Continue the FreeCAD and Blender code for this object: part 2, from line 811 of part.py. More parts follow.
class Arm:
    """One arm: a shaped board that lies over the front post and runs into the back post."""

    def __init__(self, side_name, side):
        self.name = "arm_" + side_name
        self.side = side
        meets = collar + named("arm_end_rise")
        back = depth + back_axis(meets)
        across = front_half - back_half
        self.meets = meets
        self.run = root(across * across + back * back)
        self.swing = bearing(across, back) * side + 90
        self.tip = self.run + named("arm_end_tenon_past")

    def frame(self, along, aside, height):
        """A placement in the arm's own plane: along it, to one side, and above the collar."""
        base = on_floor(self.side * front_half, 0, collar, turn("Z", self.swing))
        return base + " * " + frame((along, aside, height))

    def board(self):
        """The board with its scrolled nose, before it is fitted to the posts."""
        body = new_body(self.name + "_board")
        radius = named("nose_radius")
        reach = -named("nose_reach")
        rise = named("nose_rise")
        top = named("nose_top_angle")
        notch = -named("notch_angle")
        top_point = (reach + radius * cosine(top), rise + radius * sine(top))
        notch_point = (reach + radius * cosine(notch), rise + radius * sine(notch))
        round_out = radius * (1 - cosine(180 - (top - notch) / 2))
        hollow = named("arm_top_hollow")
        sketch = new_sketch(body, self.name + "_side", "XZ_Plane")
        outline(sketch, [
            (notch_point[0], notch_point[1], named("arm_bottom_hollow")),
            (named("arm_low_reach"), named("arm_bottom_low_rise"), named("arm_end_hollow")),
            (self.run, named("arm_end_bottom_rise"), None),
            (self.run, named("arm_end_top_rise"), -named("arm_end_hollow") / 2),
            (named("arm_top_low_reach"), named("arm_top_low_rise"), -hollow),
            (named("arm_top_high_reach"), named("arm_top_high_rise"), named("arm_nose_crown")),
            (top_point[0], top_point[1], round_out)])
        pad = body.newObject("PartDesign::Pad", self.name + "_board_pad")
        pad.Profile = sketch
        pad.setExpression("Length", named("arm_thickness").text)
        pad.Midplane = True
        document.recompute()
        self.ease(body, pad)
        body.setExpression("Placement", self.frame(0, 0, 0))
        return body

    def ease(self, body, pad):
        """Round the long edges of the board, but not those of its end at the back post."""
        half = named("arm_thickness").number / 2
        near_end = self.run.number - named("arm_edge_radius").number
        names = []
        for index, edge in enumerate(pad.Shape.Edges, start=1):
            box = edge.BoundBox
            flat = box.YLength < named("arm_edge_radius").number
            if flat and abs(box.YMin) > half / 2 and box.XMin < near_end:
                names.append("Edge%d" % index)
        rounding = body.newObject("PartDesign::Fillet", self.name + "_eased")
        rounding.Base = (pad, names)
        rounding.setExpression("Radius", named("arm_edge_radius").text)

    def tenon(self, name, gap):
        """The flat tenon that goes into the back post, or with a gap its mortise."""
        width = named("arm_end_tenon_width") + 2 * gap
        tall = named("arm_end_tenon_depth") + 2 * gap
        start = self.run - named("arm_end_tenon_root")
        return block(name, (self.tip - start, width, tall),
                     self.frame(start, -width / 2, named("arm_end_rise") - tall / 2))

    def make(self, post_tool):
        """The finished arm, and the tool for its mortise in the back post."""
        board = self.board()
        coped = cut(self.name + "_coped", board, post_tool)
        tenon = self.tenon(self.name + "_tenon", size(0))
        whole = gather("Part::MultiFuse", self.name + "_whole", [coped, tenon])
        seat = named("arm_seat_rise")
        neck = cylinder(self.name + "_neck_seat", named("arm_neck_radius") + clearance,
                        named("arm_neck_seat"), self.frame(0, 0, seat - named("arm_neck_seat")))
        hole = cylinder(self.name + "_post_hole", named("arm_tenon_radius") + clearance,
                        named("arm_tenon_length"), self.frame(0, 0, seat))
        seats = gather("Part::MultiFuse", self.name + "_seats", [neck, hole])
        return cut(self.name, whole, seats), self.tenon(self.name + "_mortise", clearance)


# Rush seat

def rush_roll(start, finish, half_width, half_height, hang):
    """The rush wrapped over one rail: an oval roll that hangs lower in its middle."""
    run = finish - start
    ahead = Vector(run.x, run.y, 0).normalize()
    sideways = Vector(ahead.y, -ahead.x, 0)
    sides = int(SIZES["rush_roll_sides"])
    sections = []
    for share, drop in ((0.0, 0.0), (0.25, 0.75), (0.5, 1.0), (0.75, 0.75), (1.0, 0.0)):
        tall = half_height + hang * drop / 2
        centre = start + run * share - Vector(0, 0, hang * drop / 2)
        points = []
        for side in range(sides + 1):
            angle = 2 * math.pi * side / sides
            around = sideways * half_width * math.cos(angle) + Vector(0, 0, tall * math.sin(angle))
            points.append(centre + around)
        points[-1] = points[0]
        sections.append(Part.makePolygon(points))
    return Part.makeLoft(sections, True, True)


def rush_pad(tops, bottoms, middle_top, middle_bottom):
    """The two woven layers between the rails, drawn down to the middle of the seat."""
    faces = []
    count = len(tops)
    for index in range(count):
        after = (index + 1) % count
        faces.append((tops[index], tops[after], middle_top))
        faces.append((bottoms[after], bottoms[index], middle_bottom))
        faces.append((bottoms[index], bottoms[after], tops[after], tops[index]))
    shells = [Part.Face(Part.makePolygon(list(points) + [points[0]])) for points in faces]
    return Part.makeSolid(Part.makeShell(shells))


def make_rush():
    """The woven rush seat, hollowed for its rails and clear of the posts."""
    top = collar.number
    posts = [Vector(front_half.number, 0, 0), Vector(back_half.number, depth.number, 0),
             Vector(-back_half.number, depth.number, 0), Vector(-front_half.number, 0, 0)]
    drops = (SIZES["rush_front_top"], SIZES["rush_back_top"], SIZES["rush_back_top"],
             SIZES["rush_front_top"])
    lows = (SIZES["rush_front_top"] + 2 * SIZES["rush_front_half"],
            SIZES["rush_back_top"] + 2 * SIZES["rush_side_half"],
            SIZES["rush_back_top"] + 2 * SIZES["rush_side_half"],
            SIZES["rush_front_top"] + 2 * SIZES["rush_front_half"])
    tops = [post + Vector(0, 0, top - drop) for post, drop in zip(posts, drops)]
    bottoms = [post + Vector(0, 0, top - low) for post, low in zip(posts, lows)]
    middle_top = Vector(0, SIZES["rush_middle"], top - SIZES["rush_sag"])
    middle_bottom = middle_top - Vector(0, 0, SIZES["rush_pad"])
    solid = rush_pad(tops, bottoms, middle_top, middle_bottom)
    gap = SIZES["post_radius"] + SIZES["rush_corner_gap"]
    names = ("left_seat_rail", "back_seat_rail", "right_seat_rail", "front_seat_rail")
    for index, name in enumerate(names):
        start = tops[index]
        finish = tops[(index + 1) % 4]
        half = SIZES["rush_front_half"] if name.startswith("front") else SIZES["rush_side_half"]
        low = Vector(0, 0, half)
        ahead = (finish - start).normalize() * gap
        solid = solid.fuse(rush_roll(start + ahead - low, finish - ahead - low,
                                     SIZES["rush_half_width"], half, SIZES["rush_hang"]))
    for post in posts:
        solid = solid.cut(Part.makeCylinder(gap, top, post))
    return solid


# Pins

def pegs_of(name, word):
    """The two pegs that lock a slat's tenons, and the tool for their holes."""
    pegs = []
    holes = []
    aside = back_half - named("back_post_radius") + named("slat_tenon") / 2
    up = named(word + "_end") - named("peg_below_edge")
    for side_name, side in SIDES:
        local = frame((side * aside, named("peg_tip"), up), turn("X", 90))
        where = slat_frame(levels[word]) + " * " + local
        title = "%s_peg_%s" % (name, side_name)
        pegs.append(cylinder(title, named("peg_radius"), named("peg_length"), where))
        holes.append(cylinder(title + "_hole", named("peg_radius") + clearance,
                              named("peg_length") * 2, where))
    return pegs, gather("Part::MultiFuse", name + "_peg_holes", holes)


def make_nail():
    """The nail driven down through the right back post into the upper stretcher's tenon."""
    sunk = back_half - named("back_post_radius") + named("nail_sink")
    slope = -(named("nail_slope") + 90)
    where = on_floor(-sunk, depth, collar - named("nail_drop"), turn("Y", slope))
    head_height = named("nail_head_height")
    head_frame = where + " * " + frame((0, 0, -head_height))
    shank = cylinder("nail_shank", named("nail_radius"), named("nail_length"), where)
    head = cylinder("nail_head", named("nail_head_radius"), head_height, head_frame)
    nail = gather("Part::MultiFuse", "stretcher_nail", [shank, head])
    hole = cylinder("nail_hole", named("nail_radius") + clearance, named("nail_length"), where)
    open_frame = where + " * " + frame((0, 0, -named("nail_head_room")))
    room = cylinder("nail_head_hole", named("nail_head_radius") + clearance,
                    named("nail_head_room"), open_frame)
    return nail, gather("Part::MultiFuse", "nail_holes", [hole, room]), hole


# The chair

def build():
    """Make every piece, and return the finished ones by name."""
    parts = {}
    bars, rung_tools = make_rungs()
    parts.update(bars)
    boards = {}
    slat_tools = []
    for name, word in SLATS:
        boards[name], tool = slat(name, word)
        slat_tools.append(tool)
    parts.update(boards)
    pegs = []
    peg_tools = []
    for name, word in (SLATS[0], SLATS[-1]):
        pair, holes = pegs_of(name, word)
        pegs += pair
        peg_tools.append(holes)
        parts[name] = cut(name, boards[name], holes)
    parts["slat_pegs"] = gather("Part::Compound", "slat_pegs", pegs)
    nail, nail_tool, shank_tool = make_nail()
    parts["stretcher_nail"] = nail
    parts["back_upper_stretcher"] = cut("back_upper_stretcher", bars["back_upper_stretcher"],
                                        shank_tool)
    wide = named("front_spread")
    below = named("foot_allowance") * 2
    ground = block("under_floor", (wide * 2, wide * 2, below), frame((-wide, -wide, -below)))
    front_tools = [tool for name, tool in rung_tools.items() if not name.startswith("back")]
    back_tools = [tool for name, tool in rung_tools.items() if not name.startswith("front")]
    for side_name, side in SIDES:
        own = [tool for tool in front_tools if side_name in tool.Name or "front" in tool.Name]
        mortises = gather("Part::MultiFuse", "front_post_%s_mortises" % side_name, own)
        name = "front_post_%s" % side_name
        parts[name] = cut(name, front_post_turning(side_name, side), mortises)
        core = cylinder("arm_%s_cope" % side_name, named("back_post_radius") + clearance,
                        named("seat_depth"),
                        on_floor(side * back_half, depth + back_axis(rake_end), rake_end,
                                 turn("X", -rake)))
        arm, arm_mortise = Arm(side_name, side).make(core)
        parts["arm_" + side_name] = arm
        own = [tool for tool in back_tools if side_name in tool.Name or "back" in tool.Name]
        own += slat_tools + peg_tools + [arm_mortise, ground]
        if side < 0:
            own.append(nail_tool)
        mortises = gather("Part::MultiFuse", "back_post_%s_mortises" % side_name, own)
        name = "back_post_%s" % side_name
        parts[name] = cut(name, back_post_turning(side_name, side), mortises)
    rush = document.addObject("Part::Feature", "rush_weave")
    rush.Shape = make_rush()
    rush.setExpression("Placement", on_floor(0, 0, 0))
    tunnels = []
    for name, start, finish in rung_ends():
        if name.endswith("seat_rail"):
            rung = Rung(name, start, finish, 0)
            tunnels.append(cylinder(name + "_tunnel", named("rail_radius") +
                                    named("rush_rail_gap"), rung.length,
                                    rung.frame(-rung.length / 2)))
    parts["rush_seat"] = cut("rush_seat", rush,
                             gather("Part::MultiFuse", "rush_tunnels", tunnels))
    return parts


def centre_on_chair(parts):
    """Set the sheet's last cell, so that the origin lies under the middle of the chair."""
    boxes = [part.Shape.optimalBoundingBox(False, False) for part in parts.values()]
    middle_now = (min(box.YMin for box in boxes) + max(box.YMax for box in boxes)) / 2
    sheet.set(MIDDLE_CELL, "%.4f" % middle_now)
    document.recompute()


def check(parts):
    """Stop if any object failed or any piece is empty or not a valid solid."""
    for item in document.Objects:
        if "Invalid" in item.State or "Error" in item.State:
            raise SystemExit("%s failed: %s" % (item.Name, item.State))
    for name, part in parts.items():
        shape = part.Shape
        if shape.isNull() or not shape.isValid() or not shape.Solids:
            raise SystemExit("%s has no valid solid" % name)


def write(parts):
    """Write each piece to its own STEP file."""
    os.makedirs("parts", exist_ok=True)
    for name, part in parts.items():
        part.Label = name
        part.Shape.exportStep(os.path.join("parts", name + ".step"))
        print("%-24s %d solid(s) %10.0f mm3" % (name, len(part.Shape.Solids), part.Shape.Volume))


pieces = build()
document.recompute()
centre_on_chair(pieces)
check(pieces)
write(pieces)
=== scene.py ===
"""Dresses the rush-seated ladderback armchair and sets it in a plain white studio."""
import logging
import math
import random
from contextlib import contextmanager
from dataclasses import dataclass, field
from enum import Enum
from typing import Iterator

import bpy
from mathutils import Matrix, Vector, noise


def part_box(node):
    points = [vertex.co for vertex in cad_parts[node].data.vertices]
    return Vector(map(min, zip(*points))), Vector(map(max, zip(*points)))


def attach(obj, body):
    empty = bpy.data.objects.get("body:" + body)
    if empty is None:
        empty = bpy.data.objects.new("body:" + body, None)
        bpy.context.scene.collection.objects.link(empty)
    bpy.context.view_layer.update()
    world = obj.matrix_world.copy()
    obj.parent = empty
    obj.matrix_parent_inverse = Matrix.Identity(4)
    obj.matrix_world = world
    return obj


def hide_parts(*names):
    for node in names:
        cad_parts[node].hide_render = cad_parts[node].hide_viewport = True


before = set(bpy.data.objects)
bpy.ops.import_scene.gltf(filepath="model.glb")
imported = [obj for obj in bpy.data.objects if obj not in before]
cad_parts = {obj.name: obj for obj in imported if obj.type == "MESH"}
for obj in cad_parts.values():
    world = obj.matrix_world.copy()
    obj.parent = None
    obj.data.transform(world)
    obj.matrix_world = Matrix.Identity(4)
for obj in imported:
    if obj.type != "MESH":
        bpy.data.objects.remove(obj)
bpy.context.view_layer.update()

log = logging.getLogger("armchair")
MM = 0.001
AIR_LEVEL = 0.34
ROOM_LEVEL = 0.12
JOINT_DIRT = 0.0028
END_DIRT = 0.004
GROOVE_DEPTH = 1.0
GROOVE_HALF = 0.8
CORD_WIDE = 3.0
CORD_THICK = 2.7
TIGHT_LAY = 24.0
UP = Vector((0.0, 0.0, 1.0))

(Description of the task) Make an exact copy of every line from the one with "bpy.data.objects.remove(obj)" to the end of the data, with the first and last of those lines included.

(In response)
        bpy.data.objects.remove(obj)
bpy.context.view_layer.update()

log = logging.getLogger("armchair")
MM = 0.001
AIR_LEVEL = 0.34
ROOM_LEVEL = 0.12
JOINT_DIRT = 0.0028
END_DIRT = 0.004
GROOVE_DEPTH = 1.0
GROOVE_HALF = 0.8
CORD_WIDE = 3.0
CORD_THICK = 2.7
TIGHT_LAY = 24.0
UP = Vector((0.0, 0.0, 1.0))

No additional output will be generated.